Bottom line benefits of adopting ESG practices

Executive Summary

Businesses globally are attempting to negotiate an unprecedented range of existential challenges from supply chain disruption to heightened geopolitical tension. Together, they have created a perfect storm of uncertainty and  apprehension.

Meanwhile, they face ever louder calls  to take responsibility for the impact their strategic decisions and policies have on employees, customers, the  communities in which they operate and  the environment we all share.


Environmental, Social and Governance  (ESG) issues have never been so  prominent. They influence the lending  criteria of banks, investment sentiment of  corporate financiers, spending decisions  of customers and the ability to hire the  most talented staff.


Covid has accelerated adoption of ESG principles … and the positive impact  on companies strongly committed to  pursuing high standards in ESG has been dramatic, as this study by Moore Global  reveals.


Moore Global commissioned the Centre  for Business and Economic Research  (Cebr) to investigate the rate of adoption of ESG principles in key economic areas –  the United States, Europe and Australia.  Cebr also analysed bottom line benefits  recognised among the 1,262 large firms  we surveyed.


Businesses placing greater emphasis  on ESG over the last three years have  seen revenues increase by almost 10%  in that time. This compares to revenue  growth of just 4.5% for businesses that  demonstrated a comparatively lower  commitment to ESG.


Across our sample countries, this  revenue uplift is estimated at $3.1 trillion for businesses placing greater  importance on ESG.

10% Sales growth for ESG adopters

Indeed, if all large businesses in our surveyed countries had witnessed the same rate of growth as the most committed ESG adopters, the total revenues across all businesses in the survey would have been 27% higher at almost $4 trillion.

That is equivalent to a $45 million uplift for each large business.
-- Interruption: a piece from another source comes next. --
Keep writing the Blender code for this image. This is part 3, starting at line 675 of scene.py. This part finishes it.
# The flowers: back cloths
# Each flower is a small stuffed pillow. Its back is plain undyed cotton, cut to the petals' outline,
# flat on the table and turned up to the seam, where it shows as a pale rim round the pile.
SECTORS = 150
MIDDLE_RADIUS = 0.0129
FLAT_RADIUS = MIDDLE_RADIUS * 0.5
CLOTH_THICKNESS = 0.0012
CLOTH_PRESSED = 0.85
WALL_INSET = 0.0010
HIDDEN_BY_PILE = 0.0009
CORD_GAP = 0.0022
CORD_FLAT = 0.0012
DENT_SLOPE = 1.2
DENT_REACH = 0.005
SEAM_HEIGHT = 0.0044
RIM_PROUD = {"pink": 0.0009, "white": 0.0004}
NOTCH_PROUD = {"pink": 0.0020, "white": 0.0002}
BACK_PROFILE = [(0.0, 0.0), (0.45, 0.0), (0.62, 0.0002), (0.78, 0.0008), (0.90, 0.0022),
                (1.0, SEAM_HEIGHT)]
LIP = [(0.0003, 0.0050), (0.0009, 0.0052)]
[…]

Companies placing greater emphasis on ESG over the last three years have seen income rise by almost 10% – more than double the rate of those companies that have not given it as much prominence.
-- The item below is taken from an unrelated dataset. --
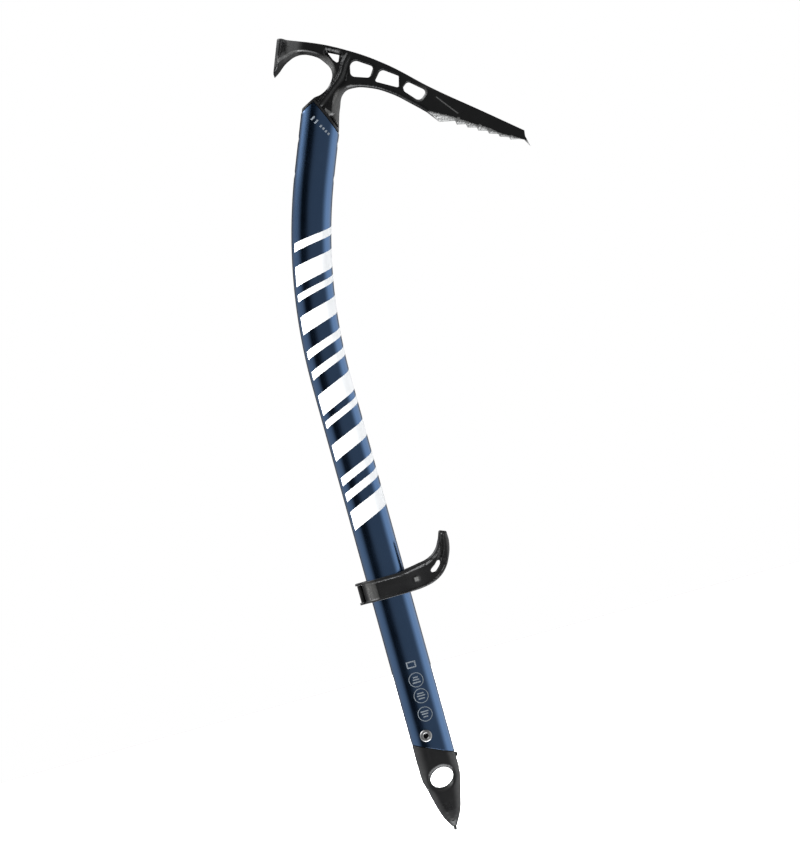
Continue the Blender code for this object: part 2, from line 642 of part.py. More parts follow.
def make_lever(shoe_back):
    """Cam lever between the lips; its lobe stands in front of the shoe when the lever is shut."""
    low = REST_LOW + FLANGE + GAP
    top = REST_HIGH - FLANGE - GAP
    lobe = shoe_back - GAP - LEVER_PIN_X
    outline = []
    for step in range(13):
        angle = math.radians(-180 + 15 * step)
        reach = LEVER_HALF + (lobe - LEVER_HALF) * max(0.0, math.cos(angle)) ** 6
        outline.append((reach * math.cos(angle), reach * math.sin(angle)))
    outline[-1:] = [(lobe, 0.0), (lobe - 0.25, 0.8), (LEVER_HALF, 1.4)]
    outline += [(LEVER_HALF, 15.0), (1.2, 17.0), (0.2, 17.6), (-LEVER_HALF, 17.2)]
    place = Matrix.Translation((LEVER_PIN_X * MM, LEVER_PIN_Y * MM, high((low + top) / 2) * MM))
    lever = plate("lock_lever", [outline], (top - low) / 2, BLACK_NYLON, Matrix.Identity(4))
    lever.matrix_world = place
    boolean(lever, rod("lever_bore", LEVER_PIN_RADIUS + 0.1, 40, None, place), "DIFFERENCE")
    pin_place = Matrix.Translation((LEVER_PIN_X * MM, LEVER_PIN_Y * MM, high((REST_LOW + REST_HIGH) / 2) * MM))
    rod("lever_pin", LEVER_PIN_RADIUS, REST_HIGH - REST_LOW - 0.3, BRIGHT_STEEL, pin_place)


make_shaft()
make_head()
make_tang_shims()
make_ferrule()
make_spike_tip()
make_rivet()
make_hand_rest()
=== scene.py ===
"""Looks of the technical ice axe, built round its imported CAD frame.

Lengths are in millimetres and become metres when a mesh is made.  The shaft stands along +Z, the pick points
to +X, and Y = 0 is the plane of symmetry.  Outlines are drawn in X and in the height above the ferrule's end;
the spike's point, which is the frame's origin, is POINT below that.
"""
import math

import bpy
import numpy as np
from mathutils import Matrix, Vector
from mathutils.geometry import delaunay_2d_cdt
from mathutils.kdtree import KDTree


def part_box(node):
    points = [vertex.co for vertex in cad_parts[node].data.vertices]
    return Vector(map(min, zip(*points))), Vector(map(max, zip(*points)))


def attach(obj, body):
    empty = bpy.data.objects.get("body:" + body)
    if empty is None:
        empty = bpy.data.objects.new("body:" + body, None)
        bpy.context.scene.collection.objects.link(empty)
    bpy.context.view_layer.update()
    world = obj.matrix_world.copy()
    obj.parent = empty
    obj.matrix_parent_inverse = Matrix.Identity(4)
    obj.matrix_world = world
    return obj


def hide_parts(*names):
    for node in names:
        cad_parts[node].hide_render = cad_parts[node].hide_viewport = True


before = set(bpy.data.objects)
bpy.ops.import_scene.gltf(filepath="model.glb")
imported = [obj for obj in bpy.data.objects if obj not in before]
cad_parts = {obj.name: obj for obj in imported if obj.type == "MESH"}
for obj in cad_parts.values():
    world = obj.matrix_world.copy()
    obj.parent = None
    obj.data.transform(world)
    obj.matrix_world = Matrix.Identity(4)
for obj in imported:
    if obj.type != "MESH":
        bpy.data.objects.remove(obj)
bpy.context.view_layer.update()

MM = 0.001
POINT = 1.5
TUBE_HALF_X = -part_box("shaft_tube")[0].x / MM
TUBE_HALF_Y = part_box("shaft_tube")[1].y / MM
BEND_START = 343.0
BEND_RADIUS = 410.0
BEND_ANGLE = math.radians(21.9)
BEND_LENGTH = BEND_RADIUS * BEND_ANGLE
BEND_END = np.array([BEND_RADIUS * (1 - math.cos(BEND_ANGLE)),
                     BEND_START + BEND_RADIUS * math.sin(BEND_ANGLE)])
TUBE_WALL = 1.6
TUBE_TOP_CUT = [(31.0, 540.0), (42.5, 545.5), (49.0, 531.5), (54.9, 516.5)]
TUBE_FOOT_CUT = [(-15.6, 68.4), (0.0, 61.5), (12.0, 56.0), (15.6, 54.8)]
GAP = 0.3
RIM_THICKNESS = 1.5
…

The rate of profit growth among keen ESG adopters slightly lagged income growth, at 9.1% versus almost 10%. However, it still represented significant outperformance. Their profit growth over three years was almost three times greater than ESG laggards which achieved an uplift of 3.7%.


Revenues and profits are related to the strength of the underlying business and one key metric for most companies is the level of repeat business from customers. Some 83% of firms placing greater importance on ESG principles reported that their actions had improved customer retention.


Of course, committing to high ESG standards does not come without costs and a majority of business leaders said they had to  commit financial resources in order to take full advantage of the potential ESG dividend. This may explain the slight differential between revenue and profit growth. 


While the overwhelming majority of companies had to invest to improve their ESG performance, the costs appear to be offset by improved access to sources of finance. Some 84% reported that their ability to attract external investment had improved slightly or significantly.

Adopting ESG has been good for employment as well as revenue and profits, with firms placing greater emphasis on ESG seeing headcount grow more than twice as fast as those less committed. This is particularly impressive given the effects of the so-called Great Resignation – millions leaving their jobs during Covid, never to return.

ESG principles are widespread in corporate strategy documents, and more than half (51%) of large firms now have a dedicated ESG job role. 


The US has a higher share of ESG jobs than other countries while Australian companies, operating in an economy heavily reliant on natural resources, are the most engaged in putting ESG principles in to practice. 


However, as this study proves, ESG is not about making sweeping statements in corporate brochures or tick-box “benchmarking” surveys. 


Companies that have diversity of thought among their leadership teams and embrace ideas from traditionally underrepresented populations are able to adapt to market changes quicker – and are more profitable.


For companies that are ESG laggards, the future is less certain: one of sluggish growth, continued staff shortages and market share ebbing away to more committed competitors.